The costs of Sen. Byrd’s antidumping amendment

Remember last October, when West Virginia’s legend of pork, Sen. Robert Byrd, slipped into an agriculture appropriations bill a rider calling for the U.S. Treasury to fork over antidumping tariffs it collects from foreigners to domestic petitioners from the private sector? Byrd told his colleagues that the Congressional Budget Office had estimated that this would cost taxpayers slightly less than $40 million annually.
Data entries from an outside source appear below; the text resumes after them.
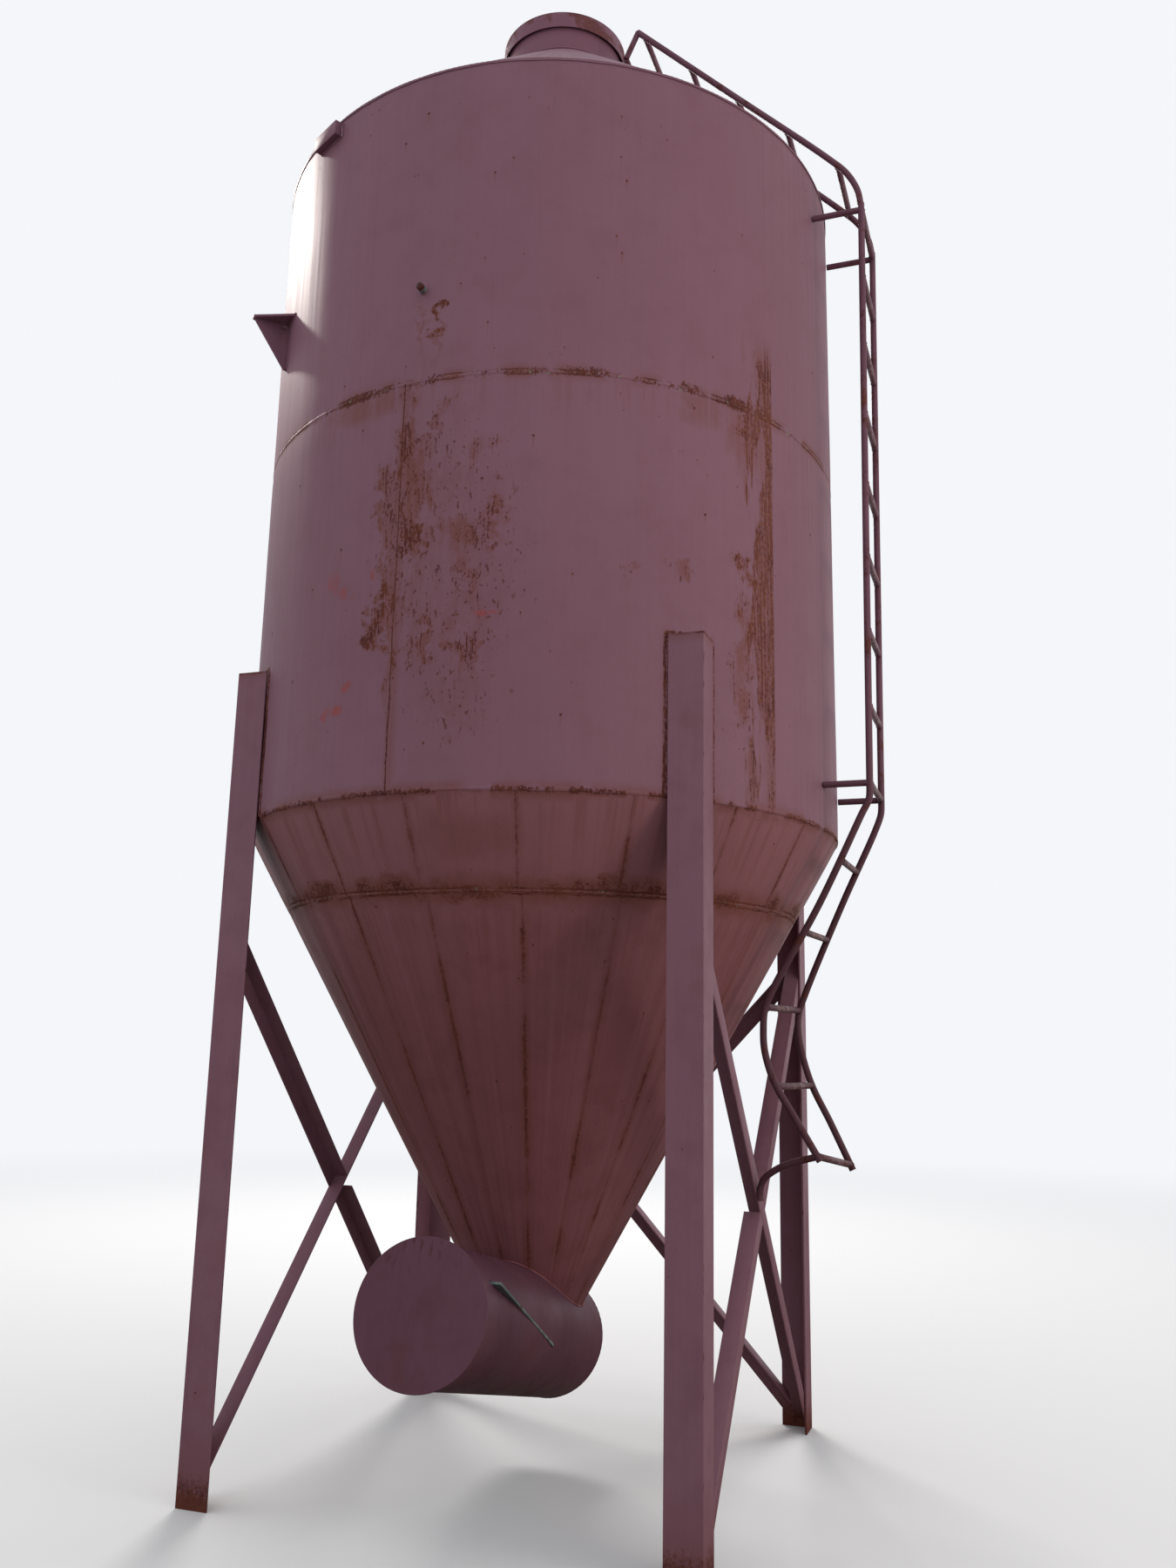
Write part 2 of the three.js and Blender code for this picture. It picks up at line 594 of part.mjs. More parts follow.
function addHopperRun() {
  addPiece(bin, 'ladder_hopper_run', hopperRun(0).intersect(between(0, WALL_RUN_END_Z - GAP)), PAINT_DARK);
  const pieces = footPipe(FOOT_PIPE_R).subtract(hopperRun(2 * GAP)).decompose();
  const longest = pieces.sort((a, b) => b.volume() - a.volume())[0];
  addPiece(bin, 'ladder_foot_stay', longest, PAINT_DARK);
}

function addLugs() {
  const wall = solid(uprightRod(BIN_R + GAP, WALL_BOTTOM_Z, EAVE_Z, FINE_ROUND_STEPS));
  const tipY = -BIN_R - LUG_REACH;
  const rootY = -BIN_R + LUG_T;
  const plate = slab(
    outline([
      [-LUG_HALF_WIDTH, rootY], [-LUG_TIP_HALF_WIDTH, tipY],
      [LUG_TIP_HALF_WIDTH, tipY], [LUG_HALF_WIDTH, rootY],
    ]),
    LUG_T,
  );
  plate.translate(0, 0, LUG_Z - LUG_T);
  const gusset = slab(
    outline([
      [-BIN_R + LUG_T, LUG_Z - LUG_T / 2], [tipY + LUG_T, LUG_Z - LUG_T / 2],
      [tipY + LUG_T, LUG_Z - 2 * LUG_T], [-BIN_R - LUG_T, LUG_Z - LUG_GUSSET_DROP],
      [-BIN_R + LUG_T, LUG_Z - LUG_GUSSET_DROP],
    ]),
    LUG_T,
  );
  gusset.applyMatrix4(new THREE.Matrix4().makeBasis(
    new THREE.Vector3(0, 1, 0), new THREE.Vector3(0, 0, 1), new THREE.Vector3(1, 0, 0),
  ));
  gusset.translate(-LUG_T / 2, 0, 0);
  const cope = new THREE.CylinderGeometry(LUG_COPE_R, LUG_COPE_R, 4 * LUG_T, COPE_STEPS);
  cope.rotateZ(Math.PI / 2);
  cope.translate(0, -BIN_R - LUG_COPE_R - LUG_T, LUG_Z - LUG_T - LUG_COPE_R);
  const lug = solid(plate).add(solid(gusset).subtract(solid(cope))).subtract(wall);
  for (const [name, azimuth] of Object.entries(LUG_AZIMUTHS)) {
    addPiece(bin, name, lug, PAINT).rotation.z = radians(azimuth);
  }
}

function addEaveBracket() {
  const half = EAVE_BRACKET_LENGTH / 2;
  const face = -BIN_R - EAVE_BRACKET_REACH;
  const low = EAVE_BRACKET_TOP_Z - EAVE_BRACKET_HEIGHT;
  const middleZ = (EAVE_BRACKET_TOP_Z + low) / 2;
  const depth = EAVE_BRACKET_REACH + EAVE_BRACKET_T;
  const front = new THREE.BoxGeometry(EAVE_BRACKET_LENGTH, EAVE_BRACKET_T, EAVE_BRACKET_HEIGHT);
  front.translate(0, face + EAVE_BRACKET_T / 2, middleZ);
  const shelf = new THREE.BoxGeometry(EAVE_BRACKET_LENGTH, depth, EAVE_BRACKET_T);
  shelf.translate(0, face + depth / 2, low + EAVE_BRACKET_T / 2);
  const web = new THREE.BoxGeometry(EAVE_BRACKET_T, depth, EAVE_BRACKET_HEIGHT);
  web.translate(half - EAVE_BRACKET_T / 2, face + depth / 2, middleZ);
  const otherWeb = web.clone().translate(EAVE_BRACKET_T - EAVE_BRACKET_LENGTH, 0, 0);
  const wall = solid(uprightRod(BIN_R + GAP, WALL_BOTTOM_Z, EAVE_Z, FINE_ROUND_STEPS));
  const body = solid(front).add(solid(shelf)).add(solid(web)).add(solid(otherWeb)).subtract(wall);
  addPiece(bin, 'eave_bracket', body, PAINT).rotation.z = radians(EAVE_BRACKET_AZIMUTH);
}

function addPeg() {
  const peg = new THREE.CylinderGeometry(PEG_R, PEG_R, PEG_LENGTH, PEG_SIDES);
  peg.translate(0, -BIN_R - GAP - PEG_LENGTH / 2, PEG_Z);
  addPiece(bin, 'wall_peg', peg, PAINT_DARK).rotation.z = radians(PEG_AZIMUTH);
}

placeBoot();
bin.add(boot);
addWall();
addHopper();
addRoof();
addHatchCollar();
addHatchLid();
addHatchHinge();
addLegs();
addBraces();
addBoot();
addRoofRun();
addWallRun();
addHopperRun();
addLugs();
addEaveBracket();
addPeg();

// The footprint runs from the wall on the left to the ladder on the right, and from the peg back
const ladderReach = Math.max(...ROOF_STILE.map(([x]) => x)) + STILE_R;
bin.position.x = (BIN_R - ladderReach) / 2;
bin.position.y = (GAP + PEG_LENGTH) / 2;

const silo = new THREE.Group();
silo.add(bin);

export default silo;
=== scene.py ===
# Grain silo, dressed: a welded, rusting hopper bin on angle-iron legs, with a boot and a ladder.
# Metres, +Z up. The open bay faces -Y and the ladder is on the +X side. An azimuth is in degrees
# about the bin's own axis, 0 at the front and turning towards +X.
import math
import random

import bmesh
import bpy
from mathutils import Matrix, Vector, noise


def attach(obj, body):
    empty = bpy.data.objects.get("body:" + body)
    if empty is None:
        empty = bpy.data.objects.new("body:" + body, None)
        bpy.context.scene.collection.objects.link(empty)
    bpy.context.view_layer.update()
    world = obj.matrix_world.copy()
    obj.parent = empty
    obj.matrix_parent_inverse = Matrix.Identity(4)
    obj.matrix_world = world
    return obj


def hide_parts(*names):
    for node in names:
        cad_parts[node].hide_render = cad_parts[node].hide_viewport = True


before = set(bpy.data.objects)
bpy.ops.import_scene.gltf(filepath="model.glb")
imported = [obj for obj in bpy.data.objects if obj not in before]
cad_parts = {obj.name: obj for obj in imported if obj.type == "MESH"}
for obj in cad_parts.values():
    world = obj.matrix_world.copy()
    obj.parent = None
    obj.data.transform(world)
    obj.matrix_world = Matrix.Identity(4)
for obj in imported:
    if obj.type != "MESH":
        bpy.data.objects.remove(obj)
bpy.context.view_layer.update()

# Bin: its axis, outside radius, plate thickness and the levels of its seams
AXIS = Vector((-0.102175, 0.01715, 0.0))
BIN_R = 1.225
PLATE_T = 0.005
GAP = 0.0003
CONE_BOTTOM_Z = 0.56
CONE_SEAM_Z = 2.09
WALL_BOTTOM_Z = 2.407
WALL_SEAM_Z = 3.922
EAVE_Z = 5.209
HOPPER_ANGLE = 29.4
ROOF_ANGLE = 42.9
HOPPER_RUN = math.tan(math.radians(HOPPER_ANGLE))
ROOF_RISE = math.tan(math.radians(ROOF_ANGLE))
HOPPER_T_ACROSS = PLATE_T / math.cos(math.radians(HOPPER_ANGLE))
ROOF_T_UPRIGHT = PLATE_T / math.cos(math.radians(ROOF_ANGLE))

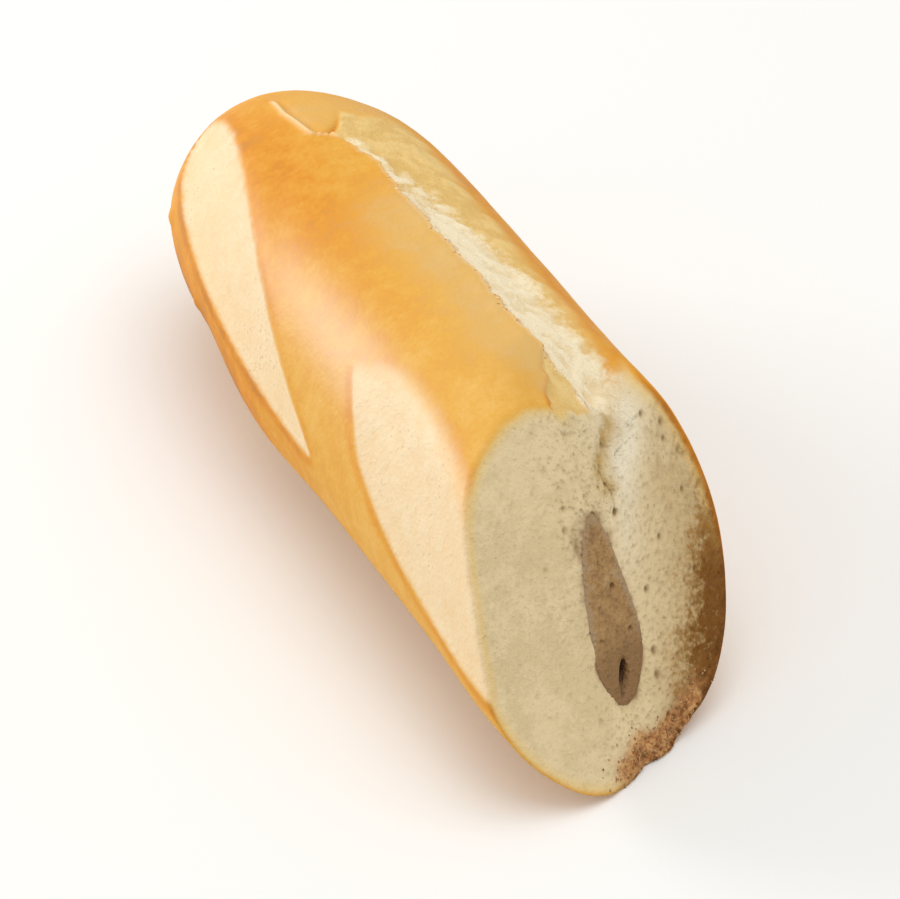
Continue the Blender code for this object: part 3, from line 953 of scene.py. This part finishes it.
def pate_mesh():
    """The paste: an uneven lens, sunk a little at the cut, with its cavity painted dark as shade."""
    angle = np.linspace(0, 360, PATE_STEPS, endpoint=False)
    grow = np.full(PATE_STEPS, PATE_INTO_CRUMB)
    section = lens_outline(angle, 1.0, grow)
    edge = cut_plane(*section.T) - face_depth(*section.T) - PATE_SUNK - 0.5 * MM
    rings, deep_end = filling_rings(angle, grow, POCKET_RINGS, edge)
    middle = np.array([PATE_MIDDLE_Y, PATE_MIDDLE_Z])
    covered = np.linalg.norm(section - mouth_outline(angle), axis=-1)
    hollow_shade = [np.zeros(PATE_STEPS)] * len(rings)
    smeared = [np.ones(PATE_STEPS)] * len(rings)
    darker = [np.zeros(PATE_STEPS)] * len(rings)
    for share in np.linspace(0, 1, PATE_CAP_RINGS + 1)[1:-1]:
        place = section * (1 - share) + middle * share
        paste = paste_depth(*place.T)
        rim_dip = 0.5 * MM * (1 - smooth_step(share / 0.12))
        along = cut_plane(*place.T) - 0.4 * face_depth(*place.T) - PATE_SUNK - paste - rim_dip
        rings.insert(0, np.column_stack([along, place]))
        # Painted shade in the paste's pits and cavity, by their depth.
        hollow_shade.insert(0, np.clip((paste - 0.2 * MM) / (1.1 * MM), 0, 1))
        from_edge = np.linalg.norm(section - place, axis=-1) - covered
        upper = smooth_step((place[:, 1] + 4 * MM) / (9 * MM))
        smeared.insert(0, np.exp(-np.clip(from_edge, 0, None) / ((0.45 + 0.75 * upper) * MM)))
        lower = smooth_step((-3.5 * MM - place[:, 1]) / (5 * MM))
        darker.insert(0, lower)
    centre = cut_plane(*middle) - PATE_SUNK - paste_depth(*middle[:, None])[0]
    paint = {
        "hollow_shade": np.concatenate([[0.0], *hollow_shade, [0.0]]),
        "smeared": np.concatenate([[0.0], *smeared, [1.0]]),
        "darker": np.concatenate([[0.0], *darker, [0.0]]),
    }
    return wrap("pate_filling", np.array([centre, *middle]), [(angle, rings)], deep_end, paint)


# ---------------------------------------------------------------- scattered pieces


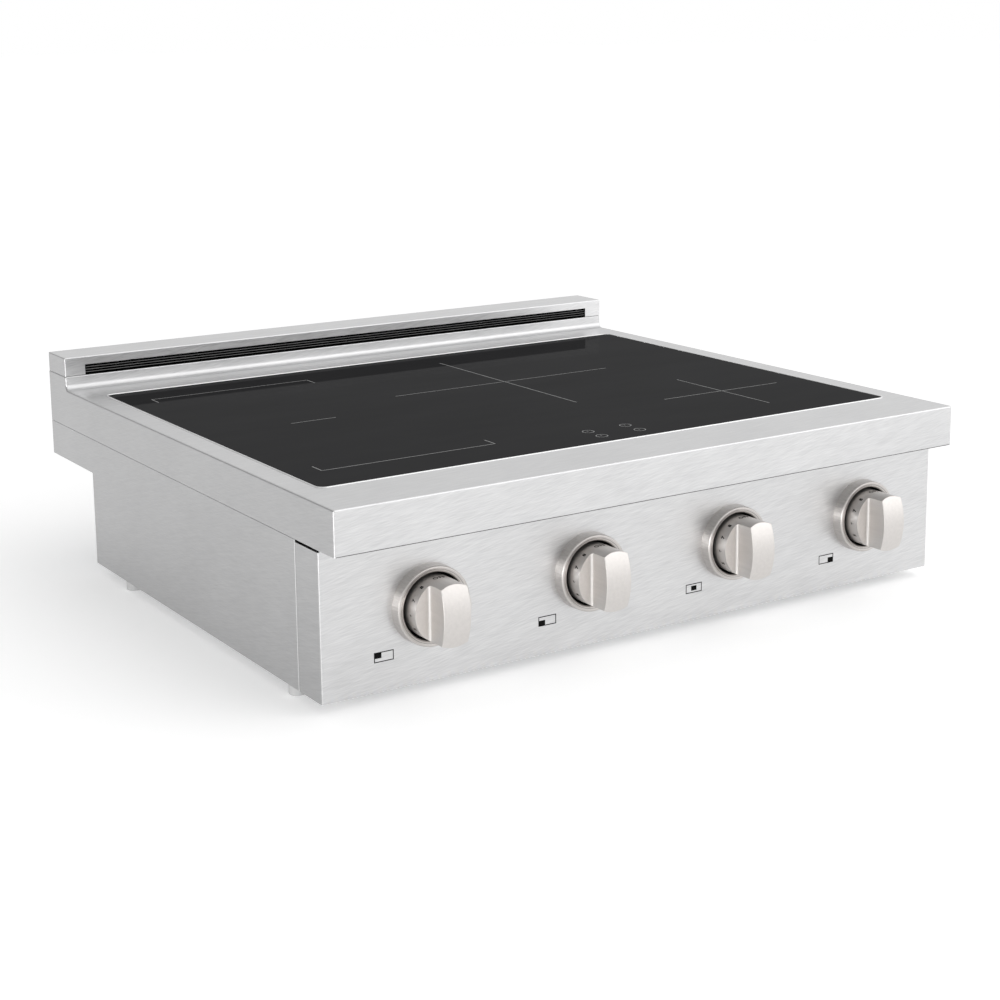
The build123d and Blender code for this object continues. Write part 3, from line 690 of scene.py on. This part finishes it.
steel = brushed_stainless("brushed_stainless")
for node in ("top_deck", "control_panel"):
    paint(node, steel)
# The cap gets a lighter copy of the steel: painted light.
paint("backguard_cap", brushed_stainless("cap_stainless", lift=CAP_PAINTED_LIGHT))
# The side panels carry a painted highlight along their front edge.
side_steel = brushed_stainless("side_stainless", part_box("side_panel_left")[0].y)
for node in ("side_panel_left", "side_panel_right"):
    paint(node, side_steel)
paint("glass_top", glass_ceramic())
paint("glass_seal", moulded("silicone_bead", (0.008, 0.008, 0.008), 0.5))
paint("vent_grille", black_louvre())
zinc = zinc_sheet()
for node in ("rear_panel", "bottom_plate"):
    paint(node, zinc)
paint("chassis_screws", mill_metal("plated_steel", (0.66, 0.66, 0.64), 0.25, (300, 300, 300)))
paint("feet", moulded("foot_rubber", (0.55, 0.55, 0.55), 0.6))
nickel = satin_nickel("satin_nickel", (0.64, 0.615, 0.595), (300.0, 25.0, 300.0))
for k in KNOBS:
    paint(f"bezel_{k}", turned_nickel(f"bezel_nickel_{k}", (0.57, 0.545, 0.525), knob_centre(k)))
    paint(f"knob_{k}", nickel)
    paint(f"knob_shaft_{k}", mill_metal("shaft_steel", (0.6, 0.6, 0.6), 0.3, (300, 300, 300)))
    paint(f"thrust_cup_{k}", moulded("nylon", (0.7, 0.69, 0.63), 0.45))
    paint(f"encoder_{k}", moulded("switch_black", (0.03, 0.03, 0.03), 0.5))
    paint(f"coil_carrier_{k}", moulded("carrier_cream", (0.62, 0.6, 0.52), 0.55))
    paint(f"coil_winding_{k}", copper_litz())
    paint(f"ferrite_bars_{k}", moulded("ferrite", (0.06, 0.06, 0.065), 0.4))
paint("mica_sheets", moulded("mica", (0.6, 0.55, 0.42), 0.5))
paint("coil_sensors", moulded("sensor_ceramic", (0.8, 0.79, 0.75), 0.35))
bare = mill_metal("mill_aluminium", (0.72, 0.73, 0.74), 0.35, (4, 240, 240))
paint("coil_tray", bare)
for side in ("left", "right"):
    paint(f"heatsink_{side}", bare)
    paint(f"fan_frame_{side}", moulded("fan_black", (0.02, 0.02, 0.02), 0.5))
    paint(f"fan_rotor_{side}", moulded("rotor_black", (0.025, 0.025, 0.027), 0.4))
    paint(f"power_board_{side}", circuit_board())
for node in ("touch_board", "control_board", "filter_board"):
    paint(node, circuit_board())
paint("terminal_block", moulded("terminal_black", (0.03, 0.03, 0.03), 0.5))

glass_marks(plain("glass_print", (0.26, 0.26, 0.26), 0.6))
touch_marks(plain("touch_print", (0.26, 0.26, 0.26), 0.6))
ink = plain("panel_print", (0.003, 0.003, 0.003), 0.8)
ink.node_tree.nodes["shader"].inputs["Specular IOR Level"].default_value = 0.1
panel_icons(ink)
# Black pieces in the bezel gaps: painted shade.
gap_shade = moulded("gap_shade_black", (0.004, 0.004, 0.004), 0.7)
gap_shade.node_tree.nodes["shader"].inputs["Specular IOR Level"].default_value = 0.1
for k in KNOBS:
    dial_marks(k, ink)
    bezel_gap_shade(k, gap_shade)
# The bead is lighter than the deck's steel: painted highlight on a real rolled edge.
rolled_edge(mill_metal("polished_edge_highlight", (0.93, 0.93, 0.93), 0.45, (60, 60, 300)))
# Dark strip under the front fold: painted shade.
skirt_edge_shade(moulded("skirt_edge_shadow", (0.10, 0.10, 0.10), 0.7))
I reported in November, 2000 that the CBO had gotten the number from the U.S. Customs Service, but that it was clearly “wrong.“

Based on interviews with federal budget officials and veteran Washington trade lawyers like Ken Pierce, a partner in Willkie Farr & Gallagher, the best “guesstimate” I could come up with was that Customs’ “final” collections in each of the two previous years had been $200 million.

Now, it turns out that Pierce and the budget sleuths were on target. $200 million in taxpayer costs for the Byrd law is the number that pops up in George W. Bush’s budget estimate that has been sent to Capitol Hill.

The news apparently hasn’t caught up to Sen. Byrd. A Byrd spokesman says that the senator is still sticking with the original CBO estimate.